For the past two weeks in Russia, the country has been a period of virtual winter hibernation, where all but the most basic services are shut down. The extended, official New Year holiday has put most everything in Russia on hold – including its response to the economic turmoil of recent months, brought on by plunging oil prices and a mutual sanctions war with the West.
Now, Russians are emerging to confront a vastly changed economic landscape – and a tough year ahead. Experts say that the country's financial woes promise to hit the public broadly in 2015.
And while President Vladimir Putin has promised reforms to remedy the hardship, particularly via promotion of small businesses, there is no clear sign yet of bringing them to fruition.
"It all adds up a major shift in our economic reality. That may not translate into political protests for some time, but we're definitely headed into new territory," says Yevgeny Gontmakher, a social economist who is deputy director of the official Institute of World Economy and International Relations in Moscow. "It's no longer an academic discussion. The economic pinch is starting to hit the majority of ordinary Russians in noticeable ways."
A creaking system
Russia's economic model for the past 15 years has been based on export of the country's vast raw materials, primarily energy, by big state-owned and Kremlin-friendly businesses. Then the proceeds are used to buy back Western consumer goods and foodstuffs favored by the population. Those business tycoons, known as oligarchs, made money coming and going on that cycle, but didn't bother to plow much of it back into domestic industry or agriculture.
The Kremlin, its revenues buoyed by expanding oil prices, redistributed much of that through higher pensions and public sector salaries, leading to a fourfold increase in popular living standards that is still the basis of President Vladimir Putin's stratospheric public approval ratings. The Kremlin also invested huge sums into grand projects like the Sochi Olympics and an ambitious rearmament program.
That model has been showing strains for some time. But with oil prices plummeting and Western sanctions biting, it is facing its toughest test since the 1990s.
As of Tuesday, the Russian ruble was trading at 64 to the US dollar, or exactly half its value of just a year ago. The price of oil, Russia's main export and source of over 50 percent of its budget revenues, has plunged by well over half in the past six months, and now appears headed for a lengthy stay in the $40 per barrel range.
Inflation, officially projected last January to run at about 5 percent, is now more than double that and ticking higher by the day.

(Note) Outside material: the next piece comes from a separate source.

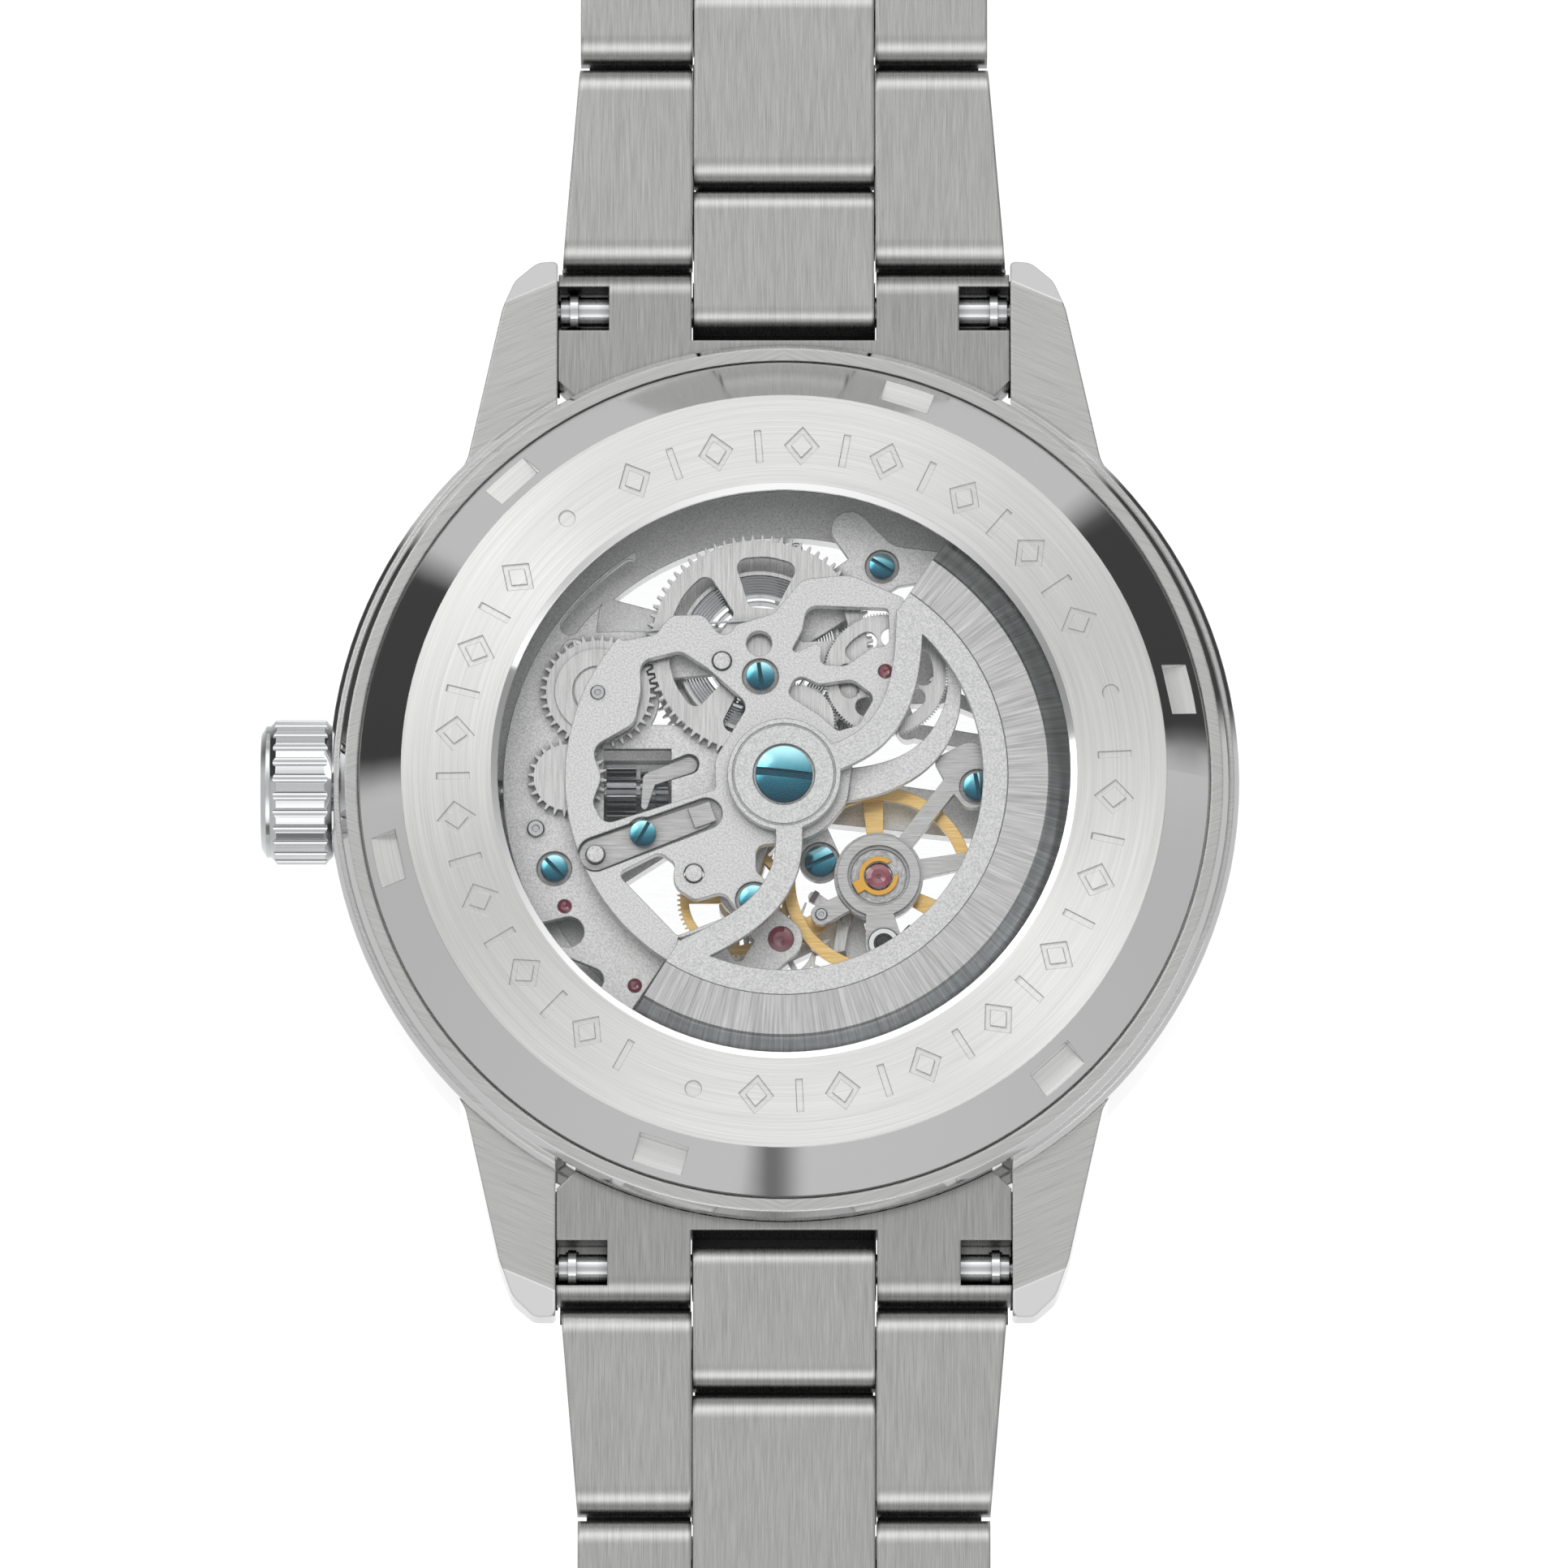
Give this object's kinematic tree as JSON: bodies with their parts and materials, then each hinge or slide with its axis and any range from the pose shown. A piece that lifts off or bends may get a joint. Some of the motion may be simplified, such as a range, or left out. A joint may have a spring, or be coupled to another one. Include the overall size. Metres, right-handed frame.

Russia's Central Bank spent $74 billion of its precious currency reserves in a vain attempt to slow the ruble's slide, and is committed to spend the next year stretching its still substantial remaining resources to help sanctions-hit Russian banks and businesses to meet their international debt calls.
Finally, economists say, the whacking 17 percent interest rate imposed by the Central Bank last month to cool speculation around the ruble is likely to throw what's left of Russian consumer spending into a deep freeze for the foreseeable future.
"Real incomes are falling for the first time in the Putin era. Inflation is now officially 11 percent, but it's much higher for the typical food basket," Mr. Gontmakher says. "This is happening in conjunction with significant cuts to health and education services. Public sector employees, who've been pampered until now, are not going to see their wages indexed, and that means effective wage cuts this year of 15 percent or more for them. The list of specific public impacts could go on."
'Dig in and wait'
Now experts say fundamental changes are going to be needed. Mr. Putin himself has acknowledged that, for the first time in its history, Russia may have no choice but to unleash the forces of small business, to produce goods that substitute for now-overpriced imports and start creating sources of domestic capital to avoid dependence on foreign banks.
"With long-term low oil prices, and the devaluation shock, we're looking at a deep recession this year. Russia won't collapse, but restoring real economic growth does not look possible within the present model," says Alexei Devyatov, chief economist for UralSib Capital, a leading Moscow-based investment firm. "And it's clear we will continue to be hit by sanctions, and the credit squeeze they impose, for a long time to come."
But making those changes would involve curtailing the profit-cycle of the oligarchs, and encouraging the emergence of an independent business class who might start to challenge Kremlin power.
So far, Putin's pledges to slash red tape, cut taxes, and provide incentives for small business start-ups have yet to see the light of day.
"It's early days, and we're still quite optimistic," says Vladlen Maximov, vice-president of OPORA, a Moscow-based small business association. "There have been some rules changes, and the Ministry of Industry and Trade has adopted a new strategy toward us, which gives some hope. But the economic crisis is deep, the sanctions make it harder, and it's not an easy time to start new things."
Gontmakher says the prevailing view in the Kremlin is still that Russia can ride out the crisis without embarking on fundamental changes and that, absent new and deeper shocks, no major reforms are likely.
"It's theoretically possible to overcome the crisis by releasing Russia's internal energies, and it sounds really good when expressed in a political speech," he says. "But in practice we see very little happening. It's more a mood of dig in and wait."